Like a few people upthread, I’d go with something known unless you can really peg something relatively unknown.
I feel like my choices are relatively limited – I’d only want things that I’d sung or had tried to sing along to before, and while I’m probably familiar with more “standards” than I’m conscious of, I’ve never tried to sing them.
The Tom Lehrer suggestion is a good one – Poisoning Pigeons in the Park, Bright College Days, or, at the right time of year, Christmas Carol.
What I’ve actually gotten away with at American karaoke bars are TMBG’s “Birdhouse in your soul” and R.E.M.’s “Fall On Me”, with bonus points in the latter for knowing the secondary vocals that don’t end up on the screen. Neither would be a bad choice in the future.
Do songs from musicals tend to be in karaoke collections? “Sugar Daddy” or “Angry Inch” from _Hedwig and the Angry Inch_ would be a lot of fun.
Pretty much anything by The Doors works for me, since I can’t carry the higher end of the scale in a bucket, but I match Jim Morrison note for note on the low to middle end, and I think he had the same problem, since I never hear high notes coming from anything he ever recorded.
I have one of the worst singing voices you’ve ever heard. You may be saying to yourself, “But that one girl at the Karaoke bar in ’86, she had a bad voice.” I’m worse. Trust me. So this presents problems when forced to get on stage and sing.
So if it has to happen, I go for “Boy Named Sue” by Johnny Cash. Its almost spoken word, its funny, and its something you do an act to, so your not just standing on stage, rocking back and forth in time with the music. Baring that, when I’m feeling adventorous/drunk, I’ll pull out some “Song For The Dumped” by Ben Folds Five. That one gets the crowd excited.

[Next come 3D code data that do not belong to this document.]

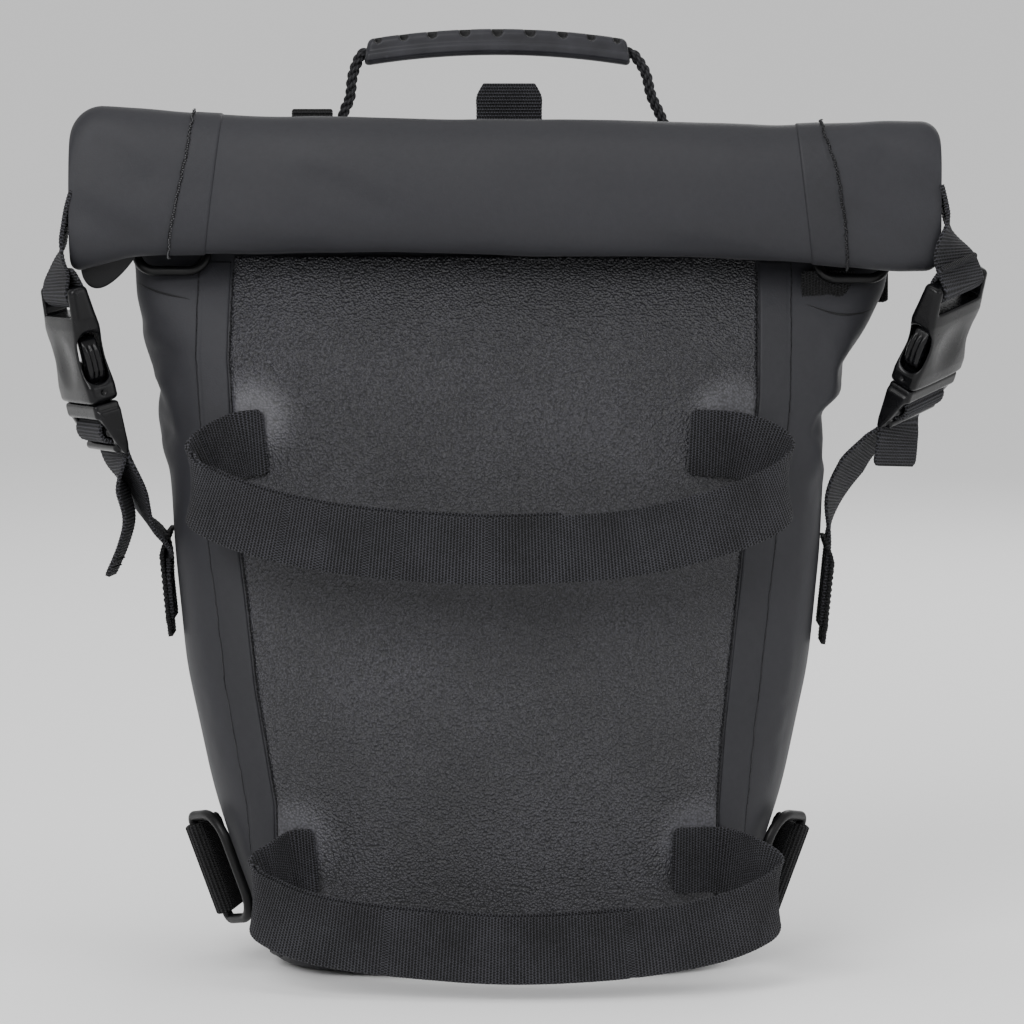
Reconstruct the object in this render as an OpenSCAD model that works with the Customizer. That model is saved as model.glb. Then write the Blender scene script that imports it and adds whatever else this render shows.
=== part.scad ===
// Roll-top tail bag with a grippy back panel, two webbing loops, side-release buckles and D-rings.
// Millimetres. The base rests on Z = 0, +X is the wearer's right of the panel view, and the panel faces -Y.

/* [Body] */
// Width of the base
base_w = 172; // [168:1:176]
// Width at mid height
mid_w = 247; // [244:1:250]
// Width where the neck enters the roll
neck_w = 282; // [280:1:284]
// Depth of the near half at its fullest
near_full = 63; // [61:1:64]
// Depth of the far half at its fullest
far_full = 61; // [58:1:64]
// Thickness of the laminated fabric
wall = 1.6; // [1.4:0.1:1.8]

/* [Grip panel] */
// Width of the panel under the roll
panel_top_w = 199; // [194:1:202]
// Width of the panel near the base
panel_low_w = 165; // [160:1:168]
// Thickness of the moulded panel
panel_t = 1.2; // [1:0.1:1.4]

/* [Roll] */
// Height of the rolled closure
roll_h = 55; // [53:1:56]
// Thickness of the rolled closure
roll_t = 28; // [26:1:28]
// Length of the rolled closure
roll_l = 326; // [322:1:328]

/* [Webbing] */
// Width of the webbing
webbing_w = 25; // [24:0.5:26]
// Thickness of one layer of webbing
webbing_t = 1.6; // [1.4:0.1:1.8]

/* [Buckles] */
// Width of a buckle
buckle_w = 34; // [33:0.5:35]
// Thickness of a buckle
buckle_t = 11; // [10.5:0.5:12]

/* [Handle] */
// Length of the moulded grip
grip_l = 100; // [94:1:104]
// Thickness of the rope
rope_d = 4.4; // [4:0.2:4.6]

/* [Rings] */
// Wire thickness of the D-rings
ring_wire = 3.8; // [3.4:0.2:4]

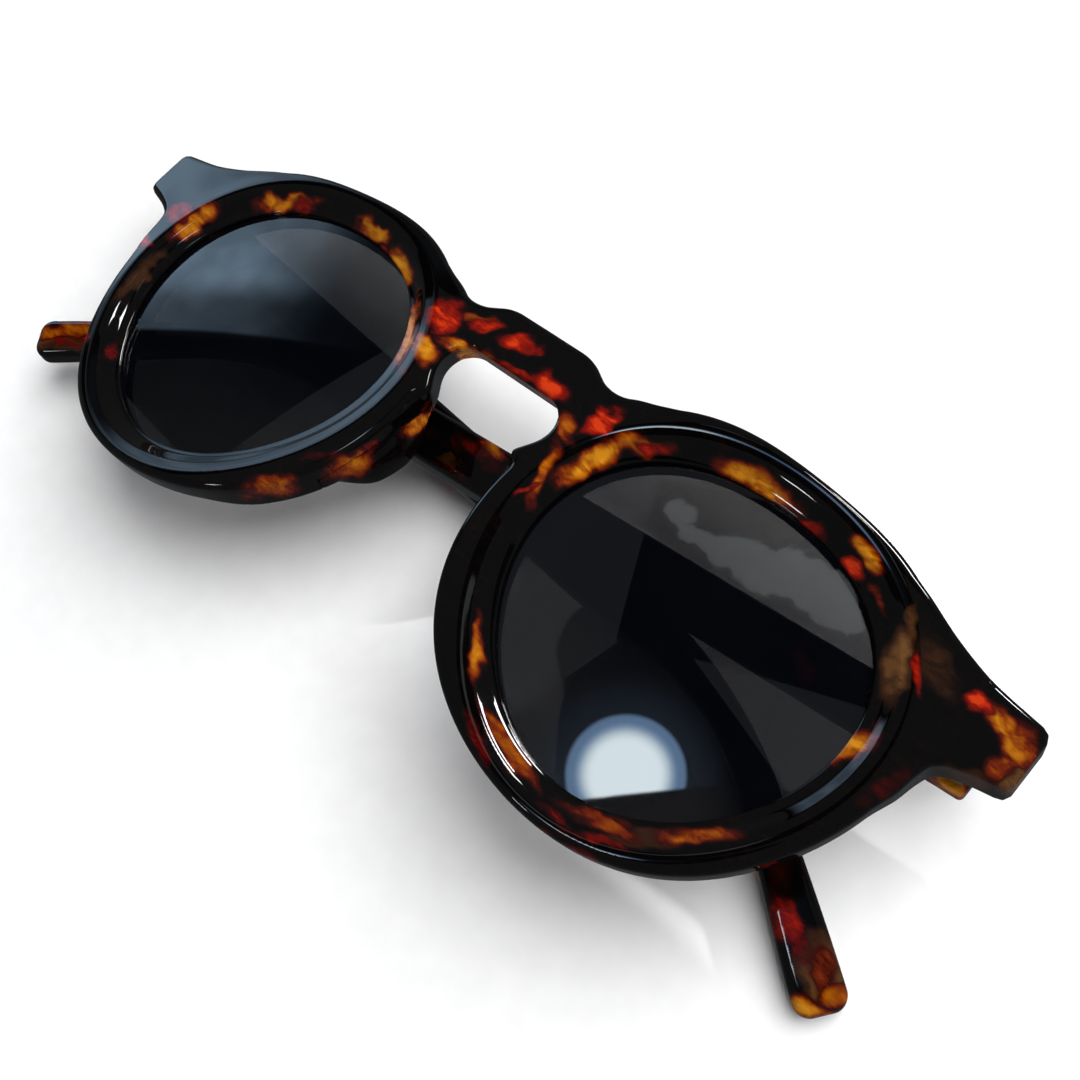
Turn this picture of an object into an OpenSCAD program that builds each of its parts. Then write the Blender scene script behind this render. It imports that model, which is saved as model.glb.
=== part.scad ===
// Round keyhole sunglasses, folded, resting on the outer face of the right temple.
// Built in the glasses' own frame: X to the wearer's left, Y up to the brow, Z out of the front,
// with the lens centres at Y = 0, and turned into the resting place at the end.

/* [Lenses] */
// Middle of the glasses to the middle of a lens
lens_x = 35.7; // [34:0.1:38]
// Mean radius of the lens opening
lens_r = 20.1; // [18.5:0.1:21]
// How much wider than high the opening is
lens_oval = 0.72; // [0:0.02:1.2]
// Lean of the oval, lower end towards the nose
lens_lean = 0.28; // [0:0.02:0.6]
// Flattened brow and narrowed foot of the opening
lens_panto = 0.66; // [0:0.02:1.0]
// Thickness of a lens
lens_t = 2.0; // [1.6:0.1:2.4]
// Depth of the rim's groove round a lens
groove_d = 0.6; // [0.4:0.05:0.9]
// Front face of the rim down to the front of the lens
lens_set = 2.7; // [2.2:0.1:2.9]

/* [Front] */
// Thickness of the front, front face to back face
front_t = 5.5; // [5.2:0.1:6.2]
// Radius of the bend of the front round the face
front_bend = 470; // [400:10:600]
// Mean radius of the rim's outer edge
rim_r = 26.0; // [25.5:0.1:27]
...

Number one karaoke song: Bon Jovi – Livin’ on a Prayer
Number two song: It’s a tie between Journey’s Separate Ways and Journey’s Don’t Stop Believing.
They’re fairly well known, so people are happy that they can sing along to them, and they can be sung poorly without losing much. Plus they can be performed with ironic camp (or something like that), and they sound best when sung drunk. Anything else anyone else says is wrong.